Now, you may consider these arguments persuasive or unpersuasive. But before you decide, it is worth comparing them to the arguments that the American Colonists claimed as their justification for seceding from Britain. Semmes' argument, if you boil it down, essentially says that we claim the same right to secede from the Union as the thirteen colonies claimed as their right to secede from Britain.

Perhaps slavery is the trump card, the elimination of which (presuming for a moment that this was the sole rationale for the war from the Northern perspective, a far from obvious point) had such moral force that it overwhelmed all the other arguments. But without this logical Deus Ex Machina, it is quite challenging to come up with a consistent set of principles under which the colonies independence was was justified but the South's was not. It's not impossible, but it's not straightforward either. And when you're done with that, be sure to reconcile it with your thoughts on independence in Kosovo, Catalonia, Chechnya, the Kurds in Turkey, ISIS in northern Iraq and other modern examples.

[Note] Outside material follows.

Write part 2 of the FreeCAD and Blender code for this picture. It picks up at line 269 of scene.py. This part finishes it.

Or put it this way - hypothetically, had the South agreed to abolish slavery, and then done so in a way that meant reinstating it was impossible, but afterwards still insisted on secession, would their cause have been justified then?

I really don't know what most Americans would say to that one.

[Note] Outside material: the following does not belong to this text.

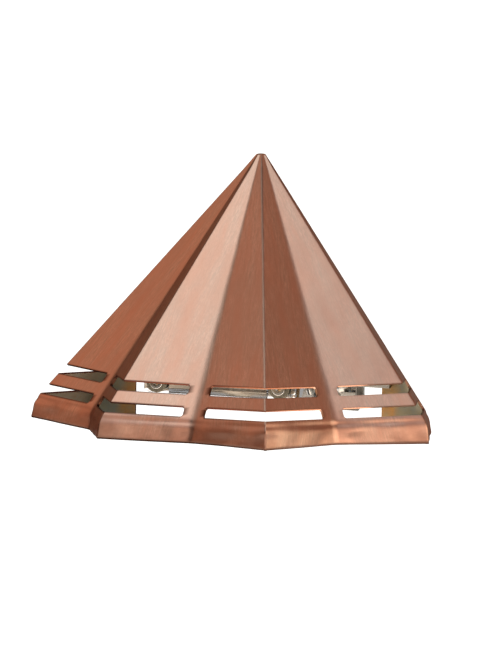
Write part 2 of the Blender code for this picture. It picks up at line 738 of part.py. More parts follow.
def retaining_screw():
    """A knurled, slotted head under the shelf and a shank up through the nut."""
    washer_radius, washer_thick = SCREW_WASHER
    shelf = PLATE_TOP - PLATE
    half = washer_thick / 2
    bore = SCREW + HOLE_CLEAR
    ring_profile = [(washer_radius, half), (washer_radius, -half), (bore, -half), (bore, half)]
    at = (0.0, SCREW_Y, shelf - GAP - half)
    turned("retaining_washer", ring_profile, at, UPRIGHT, STAINLESS)
    head_top = shelf - 2 * GAP - washer_thick
    head_low = head_top - SCREW_HEAD_HEIGHT
    shank_end = STRAP_HEIGHT + STRAP + GAP + NUT[1] + SCREW_PAST_NUT
    bm = bmesh.new()
    outline = []
    for i in range(2 * KNURLS):
        radius = SCREW_HEAD - (0.0 if i % 2 else KNURL_DEPTH)
        angle = math.pi * i / KNURLS
        outline.append(bm.verts.new((radius * math.cos(angle), radius * math.sin(angle), 0.0)))
    face = bm.faces.new(outline)
    raised = bmesh.ops.extrude_face_region(bm, geom=[face])["geom"]
    moved = [item for item in raised if isinstance(item, bmesh.types.BMVert)]
    bmesh.ops.translate(bm, vec=(0.0, 0.0, -SCREW_HEAD_HEIGHT), verts=moved)
    bmesh.ops.recalc_face_normals(bm, faces=bm.faces)
    at = (0.0, SCREW_Y, head_top)
    screw = place("retaining_screw", mesh_of("retaining_screw", bm), at=at, look=BRASS)
    into_head = 1.0
    length = shank_end - head_top + into_head
    shank = rod("shank", SCREW, length, (0.0, SCREW_Y, shank_end - length / 2), "Z")
    combine(screw, shank, "UNION")
    half_slot, depth = SCREW_SLOT
    past = SCREW_HEAD + 2.0
    slot = block("slot", (-past, SCREW_Y - half_slot, head_low - 1.0),
                 (past, SCREW_Y + half_slot, head_low + depth))
    combine(screw, slot, "DIFFERENCE")


def main():
    copper_shade()
    back_plate()
    lamp_bracket()
    rivets()
    for side, sign in (("left", -1), ("right", 1)):
        eyelet(side, sign * CONTACT_X)
        washers(side, sign * CONTACT_X)
        lamp_clip(side, sign)
        terminal(side, sign)
    leads()
    lead_grommet()
    lamp()
    reflector()
    hanger_strap()
    hanger_nut()
    retaining_screw()


main()
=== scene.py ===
"""Looks of the half-pyramid copper post light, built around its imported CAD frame.

The shade's sizes are in millimetres, with heights measured from the lowest edge of its
ridges, and turned into metres where a mesh is made. -Y is the front and Z is up.
"""
import json
import math

import bmesh
import bpy
from mathutils import Matrix, Vector, noise

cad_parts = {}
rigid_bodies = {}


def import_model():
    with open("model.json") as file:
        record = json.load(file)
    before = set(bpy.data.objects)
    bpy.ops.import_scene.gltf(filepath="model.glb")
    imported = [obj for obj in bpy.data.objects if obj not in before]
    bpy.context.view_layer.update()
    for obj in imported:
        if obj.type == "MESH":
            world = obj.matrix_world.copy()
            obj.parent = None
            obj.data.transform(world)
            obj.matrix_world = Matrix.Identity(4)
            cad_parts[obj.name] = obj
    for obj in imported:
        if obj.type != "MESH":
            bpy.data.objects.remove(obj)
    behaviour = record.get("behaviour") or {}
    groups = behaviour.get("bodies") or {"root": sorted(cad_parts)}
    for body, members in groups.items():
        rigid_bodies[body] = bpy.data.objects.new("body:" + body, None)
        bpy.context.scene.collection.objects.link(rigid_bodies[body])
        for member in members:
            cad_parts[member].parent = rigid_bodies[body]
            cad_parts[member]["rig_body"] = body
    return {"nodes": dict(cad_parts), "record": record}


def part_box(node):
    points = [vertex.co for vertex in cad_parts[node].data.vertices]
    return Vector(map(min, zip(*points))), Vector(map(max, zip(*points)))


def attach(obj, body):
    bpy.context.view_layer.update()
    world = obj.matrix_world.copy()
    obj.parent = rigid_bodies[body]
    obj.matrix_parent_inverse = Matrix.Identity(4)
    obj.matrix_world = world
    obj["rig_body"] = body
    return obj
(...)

I don't think Americans are alone in this unthinking attitude to the question.

You saw this exactly on display in the Scottish fiasco. Most political unions don't contain explicit descriptions of how they can be dissolved. This goes doubly so for countries like Britain, which don't have a formal constitution at all.

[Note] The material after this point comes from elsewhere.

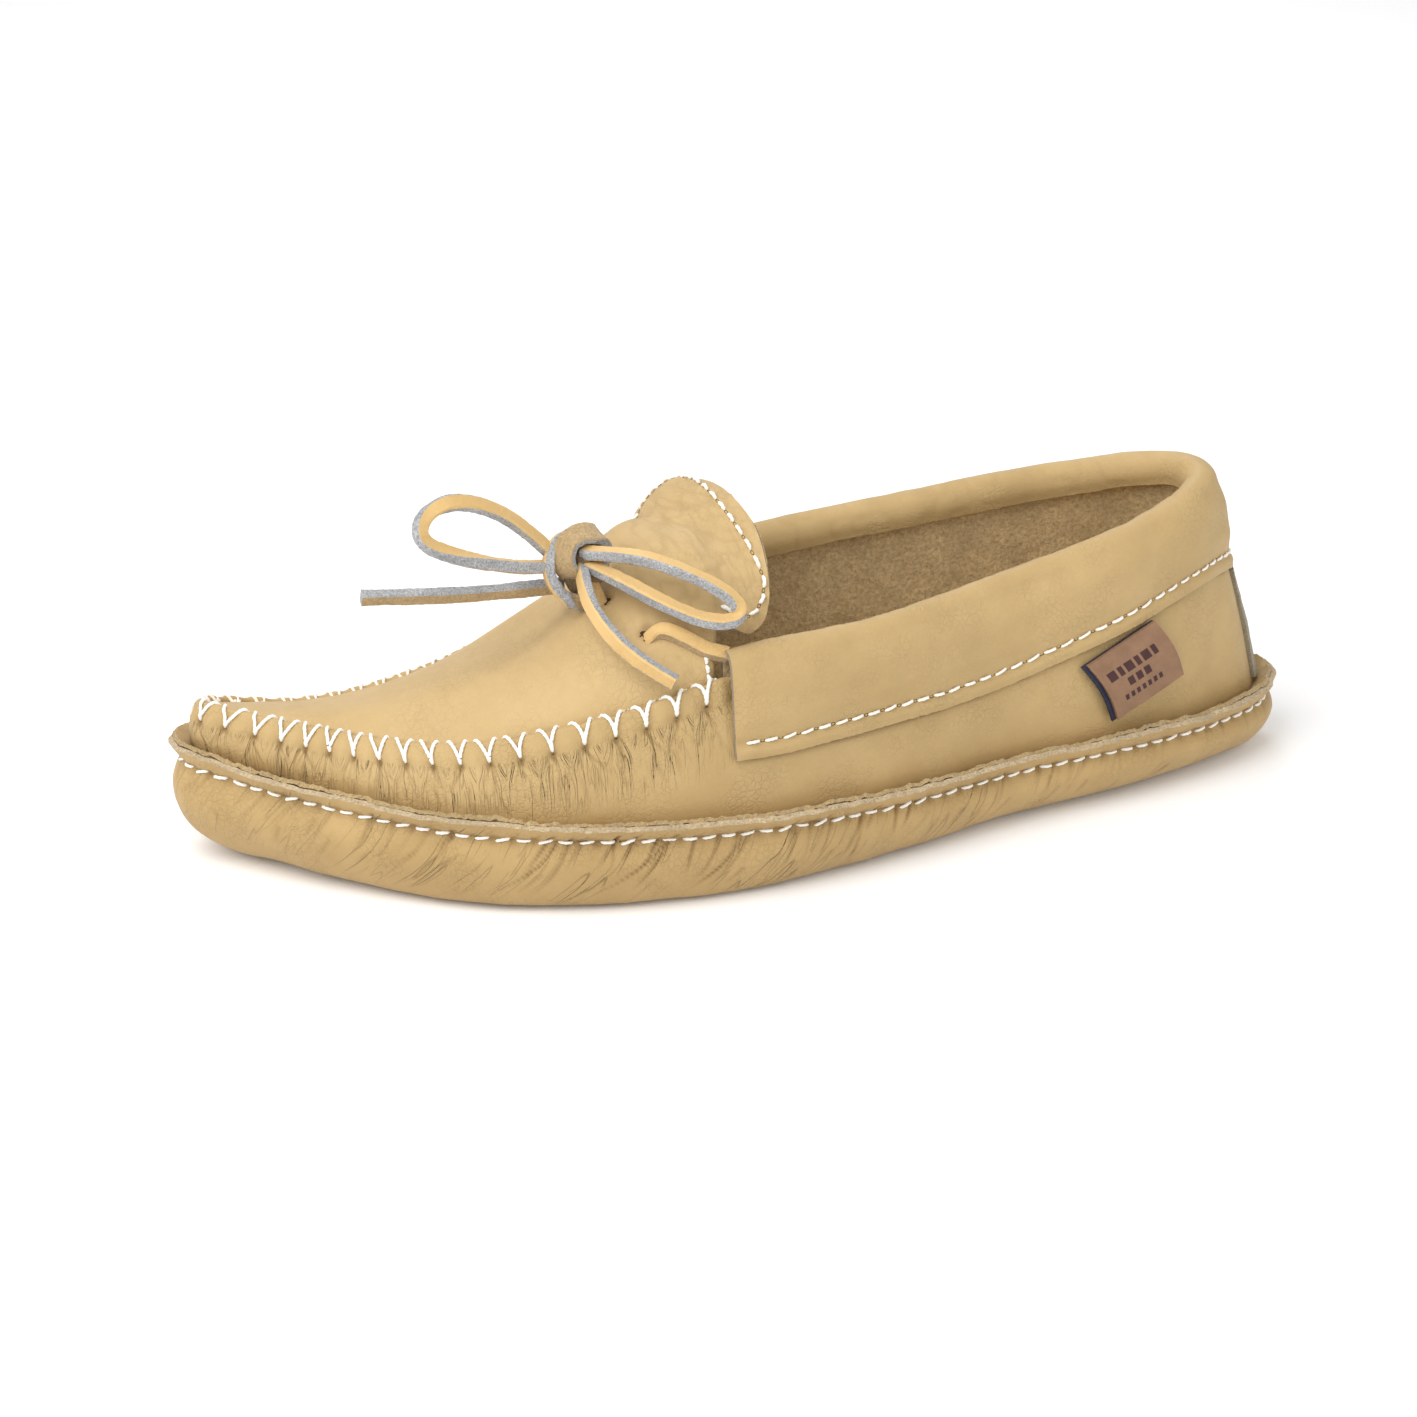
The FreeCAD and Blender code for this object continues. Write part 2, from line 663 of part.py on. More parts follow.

What this means is that it's entirely unclear when or which bits of it can break off. Scotland at least had the virtue of being a polity with its own history, own accent, own traditions and so forth. People know who 'The Scots' are, so you don't need to explain why they should be considered their own entity. But what if Glasgow decided that, notwithstanding the opinion of the rest of Scotland, they wanted to secede from the UK themselves. Could they do it? Population-wise, there's as many people living in Glasgow (596,000) as Montenegro (625,000)or Luxembourg (549,000). And if Glasgow, what about Inverness (72,000)?

And not only that, but the lack of formality was on display by the method of deciding the question. A single referendum, with the Scots as the only people being consulted. Moreover, for a decision this momentous, you might assume that you need some kind of supermajority or something. But since we can't specify that kind of thing ahead of time, the default assumption is that a simple majority will do, one time. If 50.01% of Scots want to leave, then out they go. Bad luck for the remaining 49.99%. Bad luck for any Scots yet to come who might have preferred the union. I suspect that if Cameron had thought he might lose, he might have asked for a higher standard. But a) how would he justify that higher number, and b) if he did, would he then be bound by the outcome?

For a lot of major political decisions, the public never gets consulted at all. It's not clear if the British will get a vote on whether to stay in the EU. They did get a referendum in 1975 to decide whether to join the European Economic Community (which later became the EU) but you'd be a bold man to claim that that signing up to the EEC meant a full knowledge of the leviathan that the EU would later become. In November 2012, support for leaving the EU was 56%. Under the one-time, one-vote rule, that could have been enough to get them out. One might say that holding this vote would force exclusion from the EU for future Brits, who might not be able to change their minds. Then again, one could equally say that the vote in 1975 forced inclusion on lots of modern Brits who now also can't change their mind.

I don't pretend there's easy answers to any of these questions. The libertarians would say every individual has the right to secede from any group, which is a consistent, if difficult to implement position.

But the whole Scotland thing has shown is that avoiding thinking about these kinds of questions doesn't make them go away. They're going to come up periodically, and you just get incoherent answers by not having any contingency plans.

Everyone goes into marriages thinking they'll last forever. And yet we still think it prudent to have divorce procedures well known in advance.

Since I'm mostly a fan of formalism, I think countries would benefit from the same arrangements.